The ancient delta, located immediately north of the new state prison rising near the Salt Lake City International Airport and the proposed inland port, does not allow public access. But visitors are welcome at a 305-acre noncontiguous piece several miles to the west on Lee Creek.
While the sanctuary supports all types of birds, the key inhabitants are shorebirds, equipped with long legs for wading and long beaks for extracting prey from underwater. Managing water flows to support a large variety of species, the Audubon holds 750 shares in the North Point Canal, which yields about 3,000 acre-feet of water — some 978 million gallons — a year.
“You’ve got this topography that allows you to flood for varying depths for different birds. You have the islands where a lot of species like to nest,” Sorensen says. “Each one has a particular niche. Avocets will nest on islands and shoreline. They just scrape out a little nest and put down their eggs. Stilts like a bit more vegetation, snowy plovers like almost no vegetation.”
At least half the recently donated 413 acres can be converted to wetlands.
“We will be able to back flood this,” says Sorensen, looking over the canal toward the Epperson land. “It’s incredible habitat. We do adaptive management. There is not a cookbook that tells us how to do habitat for shorebirds. It’s deciding on a strategy, putting the water in and then watching how the vegetation reacts, how the birds react and making decisions based on the plan of what we want. We are macroinvertebrate farmers.”
She points out a half-mile dike built across an ancient channel to keep water from leaving the preserve onto the Epperson property. Sorensen will now be able to release water through that dike and allow water to surround a dry feature called Bessie’s Flat, named for the Gillmor matriarch.

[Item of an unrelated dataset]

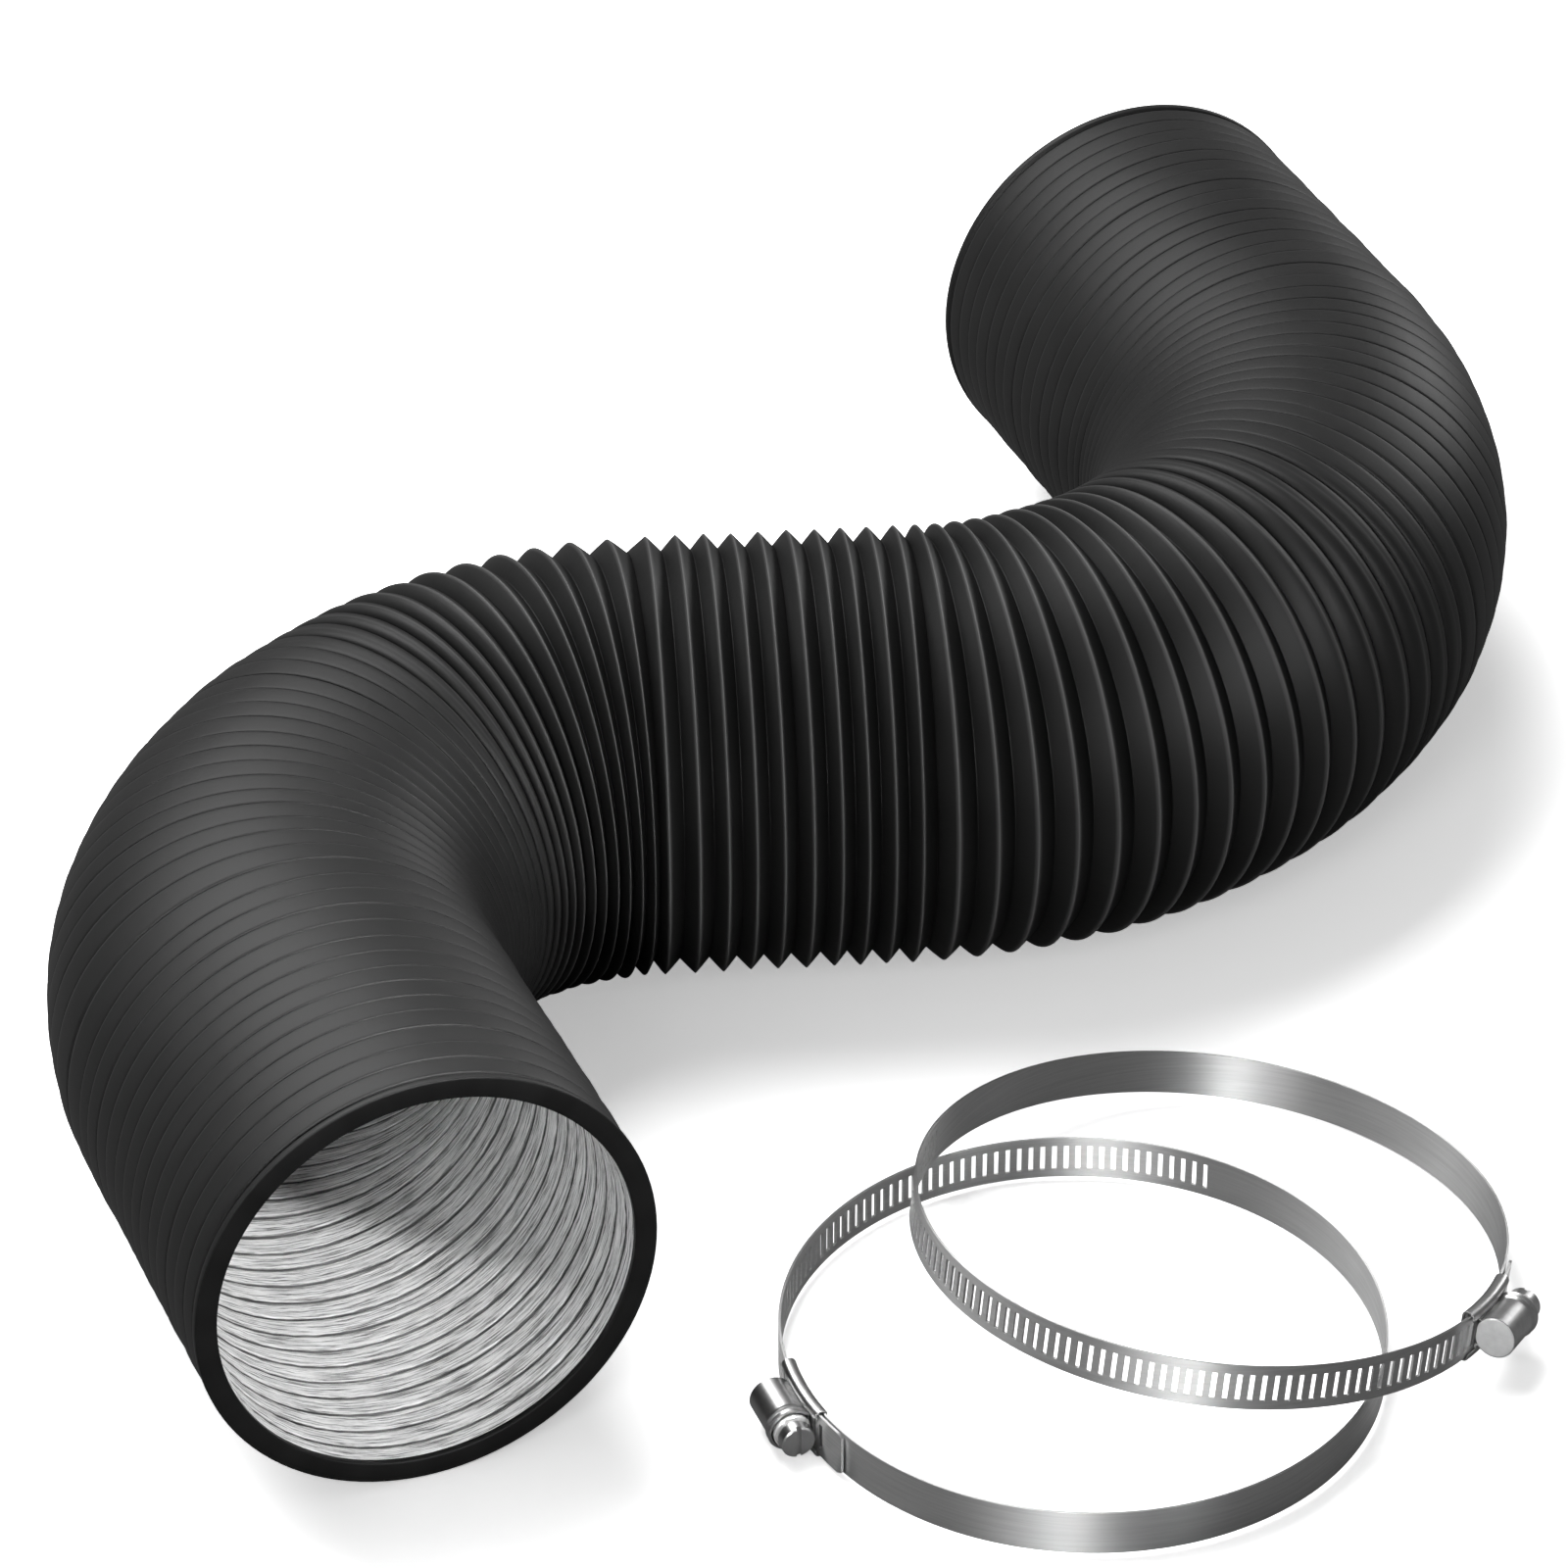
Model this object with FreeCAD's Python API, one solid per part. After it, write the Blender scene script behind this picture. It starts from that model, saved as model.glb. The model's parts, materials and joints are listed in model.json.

“We can put in water control structures and restore the natural hydrology of the area. There are other dikes that we will be able to open and increase the natural flow to a portion of the delta,” she explains. “In Utah, you want to build bird habitat and here it is already created for you. We just have to put water in. If we were to create a wetland from scratch, there is no way we could afford to do all this.”